Dow is the world's largest producer of ethylene, polyethylene, polystyrene, chlorine and caustic soda.

The factories will be built adjacent to the Ras Tanura refinery, Saudi Aramco's biggest asset, and the Ju'ayamah gas- processing plant. Raw materials will include ethane and natural gas liquids, Huntley said. Ethane is a raw material for making ethylene, a key ingredient in plastics.

Natural gas in Saudi Arabia is about one-tenth the U.S. cost, which allows ethylene to be made for about half the U.S. cost, HSBC Securities analyst Hassan Ahmed said.

Sabic Partnership

``This is clearly the right move for Dow to make,'' Ahmed said yesterday. ``What better partner to have than Saudi Aramco?''

The venture also helps Saudi Aramco, which is diversifying away from energy production and expanding beyond chemical partnerships with Saudi Basic Industries Corp., known as Sabic, Ahmed said. The partnership positions Saudi Aramco to partner with Dow to produce higher-value specialty products, he said.

``The wide range of chemical materials and plastics to be produced by the joint venture will help spawn other downstream chemical conversion industries, thus strengthening the role of the chemical sector as a key enabler of many future investments in the kingdom,'' Saudi Aramco Chief Executive Officer Abdallah S. Jum'ah said in the statement.

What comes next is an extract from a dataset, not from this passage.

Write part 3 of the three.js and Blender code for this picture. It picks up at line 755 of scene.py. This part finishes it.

The complex, which the companies have been publicly discussing since July 2006, ultimately will rival the size of Dow's facilities in Freeport, Texas, where 75 factories account for nearly a quarter of the company's output. Dow had sales of $49.1 billion last year.

Takeover Speculation

``This site will become the Freeport, Texas, of the emerging world,'' Dow Chief Executive Officer Andrew Liveris said Jan. 25 on a conference call with analysts and investors.

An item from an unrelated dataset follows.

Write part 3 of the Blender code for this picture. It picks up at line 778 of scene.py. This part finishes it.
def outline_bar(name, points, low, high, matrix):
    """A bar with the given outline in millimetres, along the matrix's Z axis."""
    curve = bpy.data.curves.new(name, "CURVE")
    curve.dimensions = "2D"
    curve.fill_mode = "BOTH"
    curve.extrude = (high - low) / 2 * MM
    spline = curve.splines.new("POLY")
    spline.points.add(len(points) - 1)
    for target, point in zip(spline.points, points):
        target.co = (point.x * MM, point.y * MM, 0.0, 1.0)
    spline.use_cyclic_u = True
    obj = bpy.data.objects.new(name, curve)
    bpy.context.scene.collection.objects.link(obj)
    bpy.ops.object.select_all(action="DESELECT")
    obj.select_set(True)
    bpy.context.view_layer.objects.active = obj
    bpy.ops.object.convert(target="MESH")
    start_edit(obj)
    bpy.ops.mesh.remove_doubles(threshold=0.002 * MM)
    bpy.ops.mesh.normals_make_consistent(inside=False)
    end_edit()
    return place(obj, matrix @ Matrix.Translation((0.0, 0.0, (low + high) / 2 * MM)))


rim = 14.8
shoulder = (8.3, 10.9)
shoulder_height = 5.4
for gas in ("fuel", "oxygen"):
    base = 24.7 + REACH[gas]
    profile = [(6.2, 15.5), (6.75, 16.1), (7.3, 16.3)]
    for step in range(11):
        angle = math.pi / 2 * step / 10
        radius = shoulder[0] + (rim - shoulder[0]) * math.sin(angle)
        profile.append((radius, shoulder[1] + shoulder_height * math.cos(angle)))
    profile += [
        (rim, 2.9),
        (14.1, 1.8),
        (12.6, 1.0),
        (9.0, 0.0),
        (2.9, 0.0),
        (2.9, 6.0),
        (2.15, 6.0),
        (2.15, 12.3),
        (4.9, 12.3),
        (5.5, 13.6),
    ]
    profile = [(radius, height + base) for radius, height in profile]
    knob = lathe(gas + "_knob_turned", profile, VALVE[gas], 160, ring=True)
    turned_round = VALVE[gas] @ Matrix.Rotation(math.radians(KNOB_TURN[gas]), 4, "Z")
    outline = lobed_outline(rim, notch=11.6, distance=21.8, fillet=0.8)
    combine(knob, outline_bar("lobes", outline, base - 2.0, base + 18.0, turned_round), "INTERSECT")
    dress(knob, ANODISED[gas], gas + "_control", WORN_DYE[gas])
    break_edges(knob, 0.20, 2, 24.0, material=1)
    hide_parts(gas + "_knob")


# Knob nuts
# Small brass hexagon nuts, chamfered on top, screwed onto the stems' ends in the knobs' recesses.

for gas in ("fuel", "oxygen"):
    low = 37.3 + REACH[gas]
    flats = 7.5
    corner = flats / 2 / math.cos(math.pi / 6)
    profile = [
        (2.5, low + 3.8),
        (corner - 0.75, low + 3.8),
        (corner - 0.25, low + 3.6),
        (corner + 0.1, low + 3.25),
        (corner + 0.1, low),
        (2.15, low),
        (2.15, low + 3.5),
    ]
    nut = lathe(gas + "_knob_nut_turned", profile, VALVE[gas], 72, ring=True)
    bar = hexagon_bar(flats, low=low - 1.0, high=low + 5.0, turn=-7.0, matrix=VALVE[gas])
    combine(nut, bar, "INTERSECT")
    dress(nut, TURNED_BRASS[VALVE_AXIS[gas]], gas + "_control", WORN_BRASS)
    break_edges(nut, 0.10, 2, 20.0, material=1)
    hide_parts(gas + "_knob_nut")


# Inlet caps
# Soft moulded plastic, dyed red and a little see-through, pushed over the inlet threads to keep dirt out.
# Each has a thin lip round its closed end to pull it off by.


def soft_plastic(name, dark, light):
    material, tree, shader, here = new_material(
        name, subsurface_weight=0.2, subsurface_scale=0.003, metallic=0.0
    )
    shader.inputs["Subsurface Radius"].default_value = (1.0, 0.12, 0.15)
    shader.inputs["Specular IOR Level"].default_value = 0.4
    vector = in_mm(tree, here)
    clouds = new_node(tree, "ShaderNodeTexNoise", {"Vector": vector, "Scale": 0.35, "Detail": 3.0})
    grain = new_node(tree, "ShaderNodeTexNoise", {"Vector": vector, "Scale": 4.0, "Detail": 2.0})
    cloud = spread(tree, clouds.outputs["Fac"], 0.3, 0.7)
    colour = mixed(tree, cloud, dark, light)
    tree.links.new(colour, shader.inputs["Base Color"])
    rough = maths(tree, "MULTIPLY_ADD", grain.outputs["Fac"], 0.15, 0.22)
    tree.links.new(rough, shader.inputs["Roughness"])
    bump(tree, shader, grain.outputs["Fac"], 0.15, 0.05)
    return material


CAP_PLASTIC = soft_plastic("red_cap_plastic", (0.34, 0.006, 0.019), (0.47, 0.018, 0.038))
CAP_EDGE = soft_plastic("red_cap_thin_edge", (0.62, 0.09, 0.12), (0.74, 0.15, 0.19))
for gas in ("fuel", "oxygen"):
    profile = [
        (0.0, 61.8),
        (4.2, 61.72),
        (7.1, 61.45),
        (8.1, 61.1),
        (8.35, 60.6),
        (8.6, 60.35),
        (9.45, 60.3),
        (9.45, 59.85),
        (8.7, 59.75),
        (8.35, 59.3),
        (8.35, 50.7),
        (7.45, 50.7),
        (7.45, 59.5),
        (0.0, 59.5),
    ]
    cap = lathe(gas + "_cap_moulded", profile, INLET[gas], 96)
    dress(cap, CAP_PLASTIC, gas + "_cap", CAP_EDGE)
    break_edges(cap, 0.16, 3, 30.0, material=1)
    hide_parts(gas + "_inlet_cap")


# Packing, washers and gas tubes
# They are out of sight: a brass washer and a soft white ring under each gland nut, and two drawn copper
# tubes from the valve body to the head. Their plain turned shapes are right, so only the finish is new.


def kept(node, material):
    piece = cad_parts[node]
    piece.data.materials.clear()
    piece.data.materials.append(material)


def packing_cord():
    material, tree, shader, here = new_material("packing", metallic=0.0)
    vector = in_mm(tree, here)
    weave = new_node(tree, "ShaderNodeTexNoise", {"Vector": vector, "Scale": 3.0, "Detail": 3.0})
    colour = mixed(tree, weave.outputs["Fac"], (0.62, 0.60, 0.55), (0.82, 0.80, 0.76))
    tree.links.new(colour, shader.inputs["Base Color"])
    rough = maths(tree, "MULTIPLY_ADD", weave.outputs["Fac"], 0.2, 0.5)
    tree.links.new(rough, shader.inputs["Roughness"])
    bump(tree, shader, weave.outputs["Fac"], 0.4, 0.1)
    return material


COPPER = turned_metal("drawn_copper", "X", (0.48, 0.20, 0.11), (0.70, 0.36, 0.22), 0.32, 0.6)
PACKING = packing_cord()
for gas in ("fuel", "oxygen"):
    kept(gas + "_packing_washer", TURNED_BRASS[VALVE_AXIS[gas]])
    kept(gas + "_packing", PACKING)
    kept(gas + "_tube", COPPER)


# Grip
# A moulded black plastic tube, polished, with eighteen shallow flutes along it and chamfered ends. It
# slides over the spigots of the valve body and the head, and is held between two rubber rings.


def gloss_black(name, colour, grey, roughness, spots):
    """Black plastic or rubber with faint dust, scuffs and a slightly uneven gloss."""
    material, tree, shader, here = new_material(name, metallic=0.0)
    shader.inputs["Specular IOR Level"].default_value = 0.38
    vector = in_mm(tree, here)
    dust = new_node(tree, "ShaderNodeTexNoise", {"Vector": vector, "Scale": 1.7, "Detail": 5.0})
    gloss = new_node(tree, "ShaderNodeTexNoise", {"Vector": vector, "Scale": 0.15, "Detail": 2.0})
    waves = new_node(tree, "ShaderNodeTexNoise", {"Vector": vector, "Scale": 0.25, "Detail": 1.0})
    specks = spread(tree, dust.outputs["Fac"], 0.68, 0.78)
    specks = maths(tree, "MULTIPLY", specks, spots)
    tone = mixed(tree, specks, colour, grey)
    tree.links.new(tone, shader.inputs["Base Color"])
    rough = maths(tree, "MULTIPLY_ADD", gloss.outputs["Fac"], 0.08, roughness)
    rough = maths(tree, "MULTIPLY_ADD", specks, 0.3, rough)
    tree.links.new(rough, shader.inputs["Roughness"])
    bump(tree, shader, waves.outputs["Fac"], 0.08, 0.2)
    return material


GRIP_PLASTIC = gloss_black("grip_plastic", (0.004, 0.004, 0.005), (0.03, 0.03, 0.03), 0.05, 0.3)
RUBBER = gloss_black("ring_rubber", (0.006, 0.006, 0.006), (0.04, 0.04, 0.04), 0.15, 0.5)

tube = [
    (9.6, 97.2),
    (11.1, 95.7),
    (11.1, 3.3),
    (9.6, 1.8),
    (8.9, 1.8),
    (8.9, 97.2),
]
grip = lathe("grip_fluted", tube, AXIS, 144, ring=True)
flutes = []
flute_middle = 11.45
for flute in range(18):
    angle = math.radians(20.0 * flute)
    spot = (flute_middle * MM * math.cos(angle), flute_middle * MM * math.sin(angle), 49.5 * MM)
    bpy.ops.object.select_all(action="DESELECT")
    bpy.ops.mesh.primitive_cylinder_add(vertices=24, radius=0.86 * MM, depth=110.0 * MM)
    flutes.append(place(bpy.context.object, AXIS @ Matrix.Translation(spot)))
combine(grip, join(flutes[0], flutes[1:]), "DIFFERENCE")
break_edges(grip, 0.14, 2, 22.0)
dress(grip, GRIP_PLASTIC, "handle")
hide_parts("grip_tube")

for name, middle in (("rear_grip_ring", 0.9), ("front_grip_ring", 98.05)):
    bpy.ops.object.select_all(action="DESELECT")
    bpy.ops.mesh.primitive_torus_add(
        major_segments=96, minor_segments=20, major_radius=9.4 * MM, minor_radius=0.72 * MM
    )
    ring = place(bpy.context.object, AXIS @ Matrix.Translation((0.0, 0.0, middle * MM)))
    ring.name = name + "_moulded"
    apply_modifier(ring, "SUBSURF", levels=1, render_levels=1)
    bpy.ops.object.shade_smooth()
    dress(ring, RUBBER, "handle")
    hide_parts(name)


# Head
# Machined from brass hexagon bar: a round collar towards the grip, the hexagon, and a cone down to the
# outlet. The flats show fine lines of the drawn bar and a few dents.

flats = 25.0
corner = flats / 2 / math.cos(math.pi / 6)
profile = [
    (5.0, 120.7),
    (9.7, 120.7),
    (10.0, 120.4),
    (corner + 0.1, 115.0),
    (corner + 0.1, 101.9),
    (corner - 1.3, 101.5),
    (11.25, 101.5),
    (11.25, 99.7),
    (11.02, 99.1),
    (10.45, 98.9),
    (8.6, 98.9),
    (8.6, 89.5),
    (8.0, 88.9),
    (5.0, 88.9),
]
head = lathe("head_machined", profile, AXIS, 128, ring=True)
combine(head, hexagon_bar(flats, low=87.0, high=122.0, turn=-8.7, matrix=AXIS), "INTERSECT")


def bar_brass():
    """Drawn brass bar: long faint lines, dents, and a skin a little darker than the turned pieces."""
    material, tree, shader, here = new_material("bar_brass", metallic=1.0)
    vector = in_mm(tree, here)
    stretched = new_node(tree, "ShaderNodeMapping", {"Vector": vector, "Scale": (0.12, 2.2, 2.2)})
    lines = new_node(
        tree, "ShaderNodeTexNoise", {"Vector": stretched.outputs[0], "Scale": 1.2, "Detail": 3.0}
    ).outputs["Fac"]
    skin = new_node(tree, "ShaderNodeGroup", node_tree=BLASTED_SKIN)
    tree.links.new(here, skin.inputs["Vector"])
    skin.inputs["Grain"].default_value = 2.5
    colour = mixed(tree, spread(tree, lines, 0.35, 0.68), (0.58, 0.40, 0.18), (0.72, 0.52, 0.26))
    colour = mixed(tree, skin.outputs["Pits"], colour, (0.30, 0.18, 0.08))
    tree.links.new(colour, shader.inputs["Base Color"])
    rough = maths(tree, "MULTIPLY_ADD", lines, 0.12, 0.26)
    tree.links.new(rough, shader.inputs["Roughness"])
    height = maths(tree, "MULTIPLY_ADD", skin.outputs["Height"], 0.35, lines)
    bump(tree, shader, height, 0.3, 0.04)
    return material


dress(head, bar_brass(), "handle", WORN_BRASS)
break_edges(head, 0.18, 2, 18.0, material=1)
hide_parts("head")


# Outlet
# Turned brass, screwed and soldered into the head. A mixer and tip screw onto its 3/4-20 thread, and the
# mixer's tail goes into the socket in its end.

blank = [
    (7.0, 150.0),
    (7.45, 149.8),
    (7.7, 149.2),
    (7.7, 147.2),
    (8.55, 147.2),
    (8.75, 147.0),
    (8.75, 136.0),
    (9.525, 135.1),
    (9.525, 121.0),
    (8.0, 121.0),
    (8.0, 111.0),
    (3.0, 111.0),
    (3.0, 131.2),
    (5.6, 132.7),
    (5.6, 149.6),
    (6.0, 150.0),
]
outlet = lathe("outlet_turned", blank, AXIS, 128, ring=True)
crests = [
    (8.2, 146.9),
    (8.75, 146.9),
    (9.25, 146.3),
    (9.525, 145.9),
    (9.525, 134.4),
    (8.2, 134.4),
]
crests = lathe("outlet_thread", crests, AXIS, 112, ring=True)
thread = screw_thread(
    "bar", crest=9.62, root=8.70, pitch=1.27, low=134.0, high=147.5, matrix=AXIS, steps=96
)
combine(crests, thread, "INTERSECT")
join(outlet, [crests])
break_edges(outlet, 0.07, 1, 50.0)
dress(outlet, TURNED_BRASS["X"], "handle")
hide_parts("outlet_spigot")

Liveris, 52, is fending off speculation that Dow may be bought as he moves commodity assets into joint ventures and boosts spending on specialty chemicals less affected by wide swings in raw material costs.

Dow has ventures with state-owned companies in Kuwait, Malaysia, Oman and Libya. Liveris in April also announced a North American plastics venture with Chevron Phillips Chemical Co.

The Middle East ventures have better access to rapidly growing markets in Asia, particularly China, than Dow's U.S. assets.

``What better place to build an enormous chemical plant than a place where economic growth is three times the rest of the world,'' Pisasale said, referring to China.